Are elk causing mule deer to decline?
Can mule deer and elk coexist within the same habitat? A new five-year study launching this Sunday aims to determine this, following the swift decline in mule deer numbers that has biologists hypothesizing that the southwest elk herds may actually be beating mule deer to food sources.
Researchers with the University of Wyoming (UW), the Wyoming Game and Fish Department (WGFD) and the Muley Fanatic Foundation (MFF) will put tracking collars on 35 elk and 50 mule deer to compare diet, predators, disease and any other factors of the two species, according to Wyoming Public Radio. Funding for the $1.4 million study comes from both the MFF and the WGFD.
MFF co-founder Joshua Coursey says that the difference in the survival between the two species may be due to diet. He told Wyoming Public Radio that “Elk are truly a grazer and deer are truly a browser. And so one is a very picky eater and the other will eat anything. Because of that, with the drought we've seen in that country, obviously a loss of groceries for mule deer makes them vulnerable.”
Additionally, Coursey notes that mule deer numbers have been impacted across the entire state – not just the Rock Springs herd – with a total population decline of almost 40% over the last few decades.
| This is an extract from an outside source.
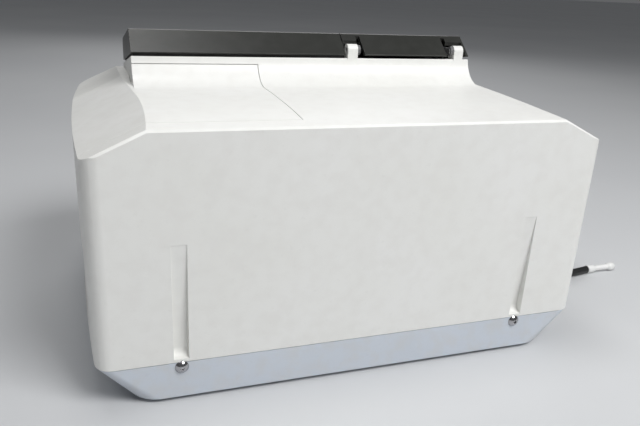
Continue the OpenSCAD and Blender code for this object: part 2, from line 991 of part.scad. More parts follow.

Kevin Monteith, a UW professor leading the project, notes that elk did not “historically roam south of Rock Springs in large numbers,” yet over the past few decades elk numbers have continued to increase while mule deer numbers recede.
While researchers may not have answers immediately, a project of this caliber will hopefully begin to piece together the reasons behind the decline of mule deer within the state, with a specific focus on the Rock Springs herd.
“This isn’t just a one-shot-and-you’re-done project,” says Coursey. “This is going to be the most truth-telling research project showing what’s actually happening on the ground.”